Nell’VII secolo, sul luogo della decapitazione fu costruita una chiesetta, sostituita poi da un edificio più grande nel 1580, il Santuario di San Gennaro alla Solfatara, in cui è presente un bassorilievo di Andrea Vaccaro che raffigura il martirio e la pietra su cui sarebbe stato decapitato San Gennaro. Il santo, invece, fu probabilmente sepolto prima ad Agnano, ma poi le sue spoglie furono trasferite nelle catacombe di Capodimonte. In questo luogo, è visibile un affresco che raffigura il Sancto Martyri Ianuario tra due ceri accesi e con la testa circondata da un’aureola.

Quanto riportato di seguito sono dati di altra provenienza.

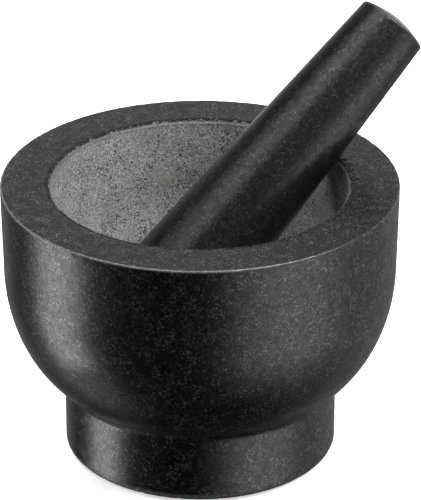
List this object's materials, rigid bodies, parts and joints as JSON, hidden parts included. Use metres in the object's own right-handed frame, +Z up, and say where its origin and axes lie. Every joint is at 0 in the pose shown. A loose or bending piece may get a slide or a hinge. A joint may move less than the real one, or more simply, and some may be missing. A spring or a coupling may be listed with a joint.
{
  "type": "mortar and pestle",
  "caption": "Turned stone mortar with a flat rim and round foot, its tapered stone pestle leaning loose in the bowl.",
  "frame": {"origin": "middle of the foot pad's underside, on the mortar's axis", "axes": "+Z up along the mortar's axis; the pestle leans towards +X and +Y, so +X is its handle side seen from the front (-Y)"},
  "size_m": [0.1902, 0.18, 0.1991],
  "materials": {
    "granite": "honed, near-black, with fine pale needle grain; ground rough and light grey inside the bowl",
    "pad": "matt closed-cell foam"
  },
  "bodies": {
    "mortar": {"mortar": "granite", "foot_pad": "pad"},
    "pestle": {"pestle": "granite"}
  },
  "joints": [
    {"name": "pestle_lift", "type": "slide", "parent": "mortar", "child": "pestle", "axis": [0, 0, 1], "range_m": [0, 0.14]}
  ]
}
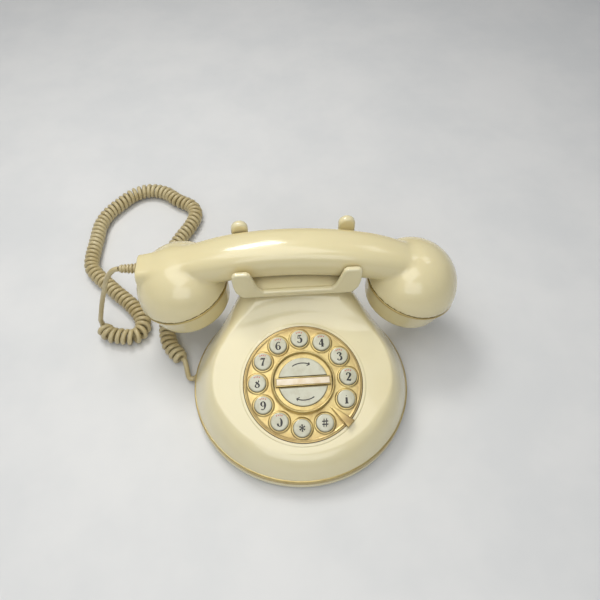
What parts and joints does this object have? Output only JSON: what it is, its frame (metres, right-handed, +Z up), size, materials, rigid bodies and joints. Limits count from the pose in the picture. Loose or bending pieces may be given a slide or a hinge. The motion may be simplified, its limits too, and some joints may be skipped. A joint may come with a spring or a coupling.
{
  "type": "push-button telephone",
  "caption": "Retro desk telephone: ivory bell-shaped base with push keys set round a fixed gold dial plate, a lift-off handset on a cradle and a curly cord.",
  "frame": {"origin": "middle of the round base, on the surface that the telephone stands on", "axes": "+X to the right along the handset, +Y to the back, +Z up"},
  "size_m": [0.3093, 0.318, 0.1089],
  "materials": {
    "ivory_plastic": "glossy aged ivory moulding",
    "gold_trim": "brushed, lacquered, browned towards its rim",
    "key_white": "glossy grey-white key cap",
    "dark_rubber": "matt black",
    "steel": "zinc plated",
    "dark_plastic": "matt black moulding",
    "circuit_board": "green circuit board",
    "label_card": "blank cream card",
    "ribbon": "flat grey ribbon cable",
    "ivory_cord": "satin ivory cord sheath"
  },
  "bodies": {
    "base": {"housing_shell": "ivory_plastic", "base_plate": "ivory_plastic", "base_trim_ring": "gold_trim", "foot_ring": "dark_rubber", "base_screws": "steel", "dial_plate": "gold_trim", "dial_center_ring": "gold_trim", "center_insert": "gold_trim", "label_bar": "gold_trim", "label_card": "label_card", "finger_stop": "gold_trim", "keypad_frame": "dark_plastic", "keypad_mat": "dark_rubber", "keypad_board": "circuit_board", "keypad_screws": "steel", "keypad_ribbon": "ribbon", "main_board": "circuit_board", "sounder": "dark_plastic", "ballast_plate": "steel", "line_jack": "dark_plastic", "ringer_switch_body": "dark_plastic", "hook_bracket": "dark_plastic", "hook_pin": "steel", "hook_switch": "dark_plastic", "hook_spring": "steel", "cord_grommet": "ivory_cord", "cord_tail_lower": "ivory_cord", "cord_curl": "ivory_cord", "cord_tail_upper": "ivory_cord"},
    "cradle": {"cradle": "ivory_plastic"},
    "hook_lever": {"hook_lever": "dark_plastic"},
    "ringer_knob": {"ringer_switch_knob": "ivory_plastic"},
    "handset": {"handset_shell": "ivory_plastic", "ear_cap": "ivory_plastic", "mouth_cap": "ivory_plastic", "ear_trim_ring": "gold_trim", "mouth_trim_ring": "gold_trim", "receiver_capsule": "dark_plastic", "microphone_capsule": "dark_plastic", "capsule_gaskets": "dark_rubber", "handset_weight": "steel", "handset_cord_relief": "ivory_cord"},
    "key_1": {"key_1": "key_white"},
    "key_2": {"key_2": "key_white"},
    "key_3": {"key_3": "key_white"},
    "key_4": {"key_4": "key_white"},
    "key_5": {"key_5": "key_white"},
    "key_6": {"key_6": "key_white"},
    "key_7": {"key_7": "key_white"},
    "key_8": {"key_8": "key_white"},
    "key_9": {"key_9": "key_white"},
    "key_0": {"key_0": "key_white"},
    "key_star": {"key_star": "key_white"},
    "key_hash": {"key_hash": "key_white"},
    "redial_key": {"redial_key": "key_white"},
    "recall_key": {"recall_key": "key_white"}
  },
  "joints": [
    {"name": "handset_lift", "type": "slide", "parent": "base", "child": "handset", "axis": [0, 0, 1], "range_m": [0, 0.08]},
    {"name": "cradle_rise", "type": "slide", "parent": "base", "child": "cradle", "axis": [0, 0, 1], "range_m": [0, 0.004], "deforming": ["hook_spring"]},
    {"name": "hook_lever_swing", "type": "hinge", "parent": "base", "child": "hook_lever", "pos_m": [0, 0.066, 0.052], "axis": [-1, 0, 0], "range_deg": [0, 11.5]},
    {"name": "ringer_switch_slide", "type": "slide", "parent": "base", "child": "ringer_knob", "axis": [1, 0, 0], "range_m": [-0.0025, 0.0025]},
    {"name": "key_1_press", "type": "slide", "parent": "base", "child": "key_1", "axis": [0, 0.2756, -0.9613], "range_m": [0, 0.0015], "stiffness_N_per_m": 300, "springref_m": -0.001},
    {"name": "key_2_press", "type": "slide", "parent": "base", "child": "key_2", "axis": [0, 0.2756, -0.9613], "range_m": [0, 0.0015], "stiffness_N_per_m": 300, "springref_m": -0.001},
    {"name": "key_3_press", "type": "slide", "parent": "base", "child": "key_3", "axis": [0, 0.2756, -0.9613], "range_m": [0, 0.0015], "stiffness_N_per_m": 300, "springref_m": -0.001},
    {"name": "key_4_press", "type": "slide", "parent": "base", "child": "key_4", "axis": [0, 0.2756, -0.9613], "range_m": [0, 0.0015], "stiffness_N_per_m": 300, "springref_m": -0.001},
    {"name": "key_5_press", "type": "slide", "parent": "base", "child": "key_5", "axis": [0, 0.2756, -0.9613], "range_m": [0, 0.0015], "stiffness_N_per_m": 300, "springref_m": -0.001},
    {"name": "key_6_press", "type": "slide", "parent": "base", "child": "key_6", "axis": [0, 0.2756, -0.9613], "range_m": [0, 0.0015], "stiffness_N_per_m": 300, "springref_m": -0.001},
    {"name": "key_7_press", "type": "slide", "parent": "base", "child": "key_7", "axis": [0, 0.2756, -0.9613], "range_m": [0, 0.0015], "stiffness_N_per_m": 300, "springref_m": -0.001},
    {"name": "key_8_press", "type": "slide", "parent": "base", "child": "key_8", "axis": [0, 0.2756, -0.9613], "range_m": [0, 0.0015], "stiffness_N_per_m": 300, "springref_m": -0.001},
    {"name": "key_9_press", "type": "slide", "parent": "base", "child": "key_9", "axis": [0, 0.2756, -0.9613], "range_m": [0, 0.0015], "stiffness_N_per_m": 300, "springref_m": -0.001},
    {"name": "key_0_press", "type": "slide", "parent": "base", "child": "key_0", "axis": [0, 0.2756, -0.9613], "range_m": [0, 0.0015], "stiffness_N_per_m": 300, "springref_m": -0.001},
    {"name": "key_star_press", "type": "slide", "parent": "base", "child": "key_star", "axis": [0, 0.2756, -0.9613], "range_m": [0, 0.0015], "stiffness_N_per_m": 300, "springref_m": -0.001},
    {"name": "key_hash_press", "type": "slide", "parent": "base", "child": "key_hash", "axis": [0, 0.2756, -0.9613], "range_m": [0, 0.0015], "stiffness_N_per_m": 300, "springref_m": -0.001},
    {"name": "redial_key_press", "type": "slide", "parent": "base", "child": "redial_key", "axis": [0, 0.2756, -0.9613], "range_m": [0, 0.0015], "stiffness_N_per_m": 300, "springref_m": -0.001},
    {"name": "recall_key_press", "type": "slide", "parent": "base", "child": "recall_key", "axis": [0, 0.2756, -0.9613], "range_m": [0, 0.0015], "stiffness_N_per_m": 300, "springref_m": -0.001}
  ],
  "couplings": [
    {"joint": "cradle_rise", "follows": "handset_lift", "ratio": 0.05},
    {"joint": "hook_lever_swing", "follows": "handset_lift", "rad_per_m": 2.4}
  ]
}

Il primo miracolo di San Gennaro a Napoli
È proprio nel corso del trasferimento delle spoglie e delle reliquie del santo, nel 431 d. C., che si verificò per la prima volta il miracolo dello scioglimento del sangue di San Gennaro nel 431 d.C., alla presenza del vescovo Severo (o Cosimo), nella zona oggi conosciuta come il Vomero Il corteo che portava le reliquie del santo si fermò a riposare in quella che oggi è la piazza Bernini: Eusebia avvicinò le ampolle alla testa del martire, e il sangue, ribollendo, si sciolse. I presenti gridarono al miracolo. Il prodigio, però, fu documentato ufficialmente per la prima volta nel 1389, nel Chronicon Siculum, nel quale è scritto che, durante la festa dell’Assunta, le ampolle furono esposte, e che durante la processione il sangue si sciolse “come se fosse sgorgato quel giorno dal corpo del santo”. Nel 1497, le reliquie e le ampolle furono sistemate nella cripta sotto il presbiterio del Duomo, e lì sono rimaste fino a oggi.

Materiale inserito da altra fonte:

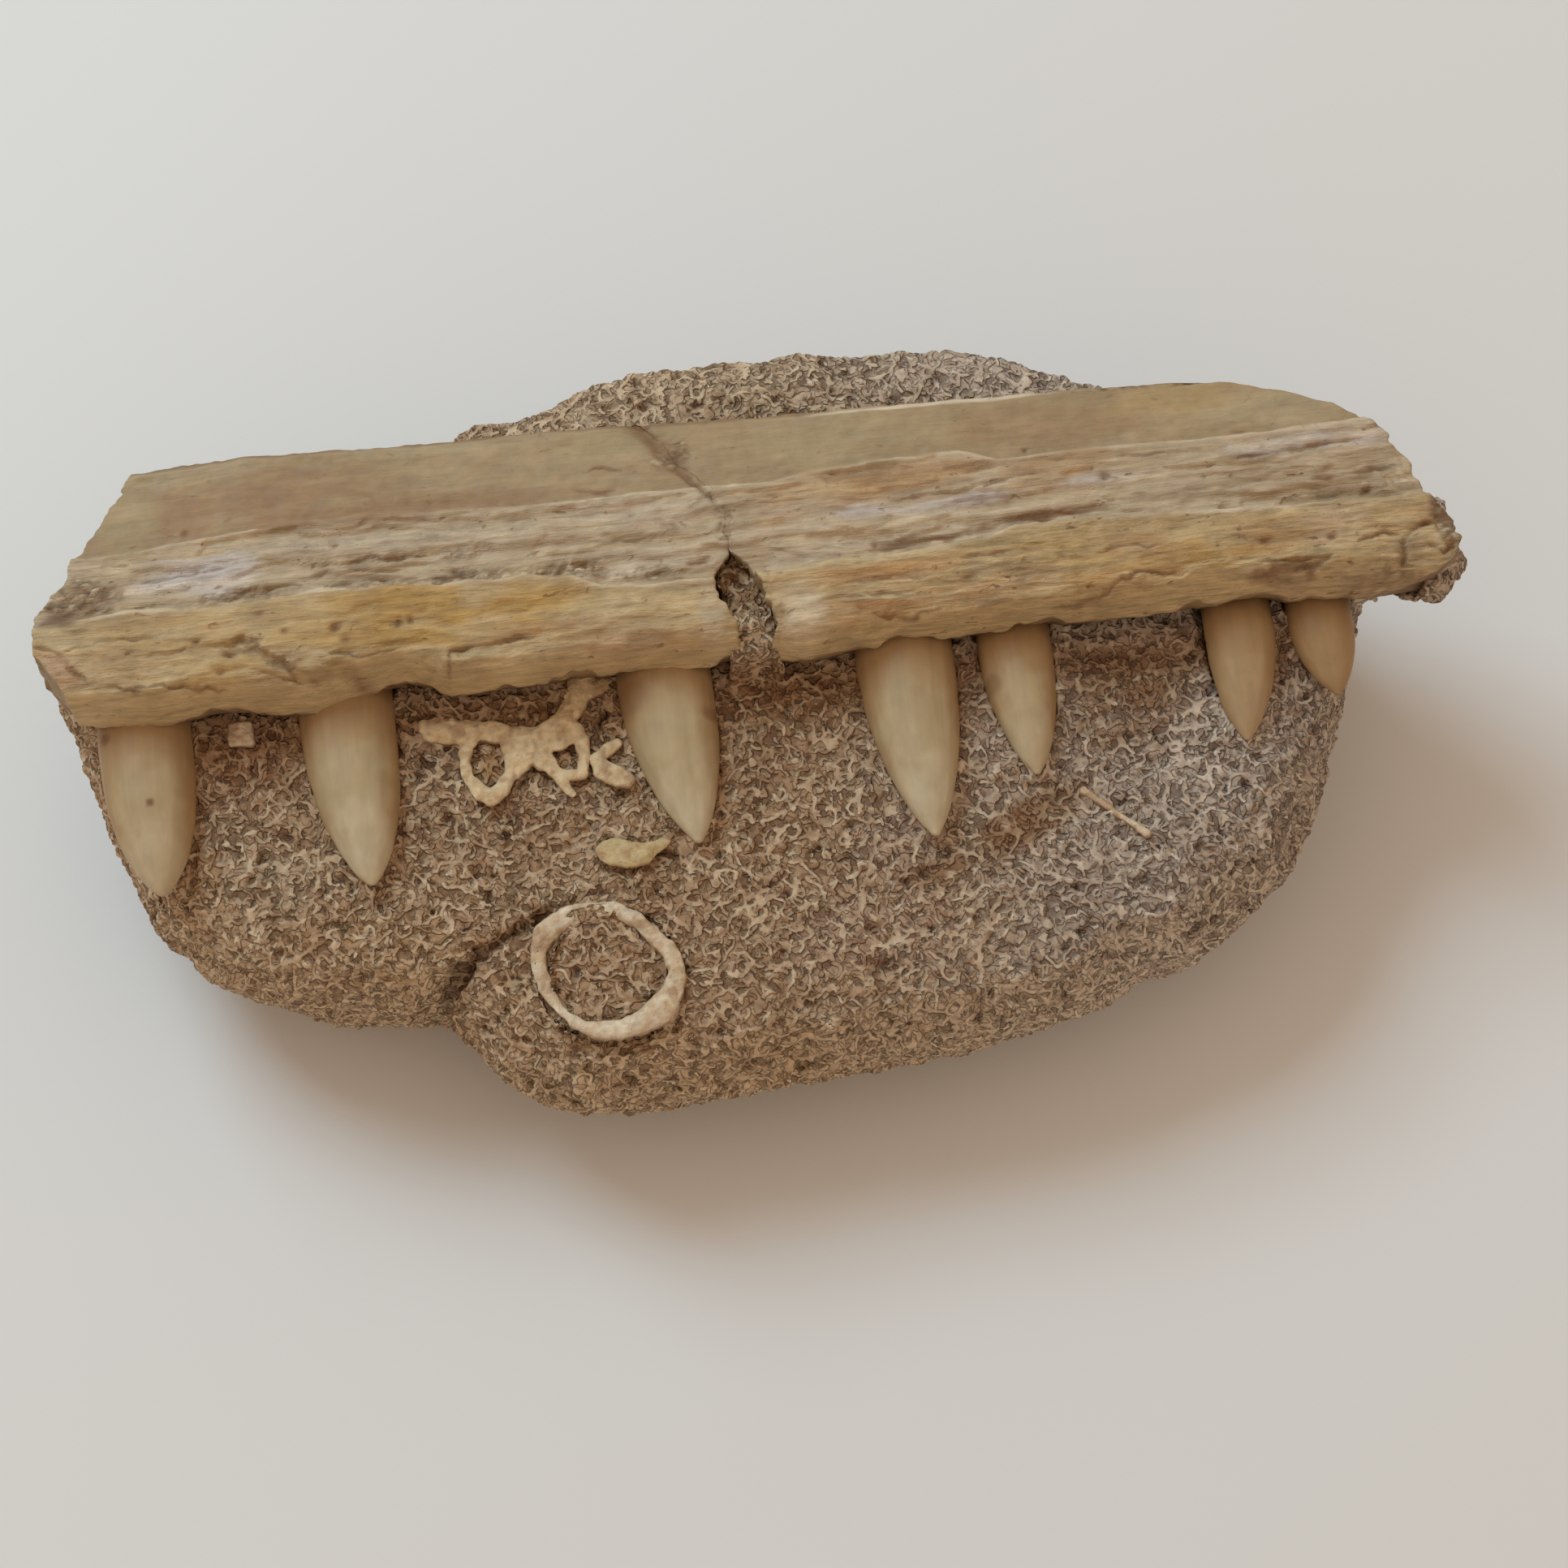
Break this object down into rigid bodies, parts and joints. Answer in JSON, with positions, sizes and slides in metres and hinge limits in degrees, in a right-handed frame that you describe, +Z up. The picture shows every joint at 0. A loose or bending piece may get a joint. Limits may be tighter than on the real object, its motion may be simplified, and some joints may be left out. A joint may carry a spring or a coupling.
{
  "type": "fossil fish jaw",
  "caption": "Length of fossil fish jaw with a row of pointed conical teeth, lying face up on its block of phosphate rock, with small fossils bedded beside the teeth",
  "frame": {"origin": "on the floor plane, under the middle of the whole piece as seen from above", "axes": "+X along the jaw, towards its right end with the small teeth, -Y the way that the teeth point, +Z up out of the face that shows"},
  "size_m": [0.1506, 0.0799, 0.0373],
  "materials": {
    "rock": "matte",
    "bone": "satin",
    "pale_bone": "matte",
    "scale": "satin"
  },
  "bodies": {
    "root": {"jaw_left": "bone", "jaw_right": "bone", "rock_left": "rock", "rock_right": "rock", "rock_fill": "rock", "vertebra_ring": "pale_bone", "web_bone": "pale_bone", "bone_chip": "pale_bone", "spine_rod": "pale_bone", "fish_scale": "scale"}
  },
  "joints": []
}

Da allora, San Gennaro continua a svolgere il suo compito di protettore della città, e viene invocato in ogni occasione dai napoletani – memorabile fu nel 1944 l’invocazione per fermare l’eruzione del Vesuvio, e l’arrestarsi della lava che stava distruggendo i paesi sottostati il vulcano – anche per la richiesta di aiuti, guarigioni e grazie speciali.
Il Tesoro di San Gennaro
Il Tesoro di San Gennaro, custodito nella cappella a lui dedicata, è controllato da una Deputazione nata nel 1527, composta dai componenti di dodici famiglie rappresentanti degli antichi Seggi di Napoli. Il tesoro fu creato in seguito a un’invocazione rivolta al santo, e in cambio della sua protezione la cittadinanza decise di destinargli, appunto, un tesoro. Si tratta di un patrimonio immenso, andato formandosi nel corso dei secoli grazie a continue donazioni e regali, che comprende, tra l’altro la Collana di San Gennaro, realizzata da Michele Dato nel 1679 con oro, argento e pietre preziose, la Mitra realizzata da Matteo Treglia nel 1713, in argento dorato tempestato di diamanti, rubini e smeraldi.
Nel 1844, una donna del popolo, scappata a un contagio mortale, donò i suoi orecchini di perle e diamanti, che furono applicati al Collare di San Gennaro, mentre nel 1931 il re Umberto II e la moglie Maria José del Belgio donarono una pisside in oro, corallo e malachite, e la regina tornò poi a donare anche il suo anello d’oro e diamanti. Nel complesso, sono oltre duemiladuecento i doni accumulati nel corso dei secoli, tutti preziosi, tranne uno: un scatola di caramelle, regalo di ringraziamento lasciato da due bambine come ringraziamento per la guarigione della madre.
Ogni anno il miracolo di San Gennaro a Napoli, con rare eccezioni, si ripete. Il rapporto tra napoletani e il santo rimane inalterato – anche se l’arrivo di Diego Armando Maradona gli tolse un po’ di attenzione – e il Duomo si riempie fino a scoppiare in attesa dell’evento. Un’esperienza che vale la pena di vivere in prima persona!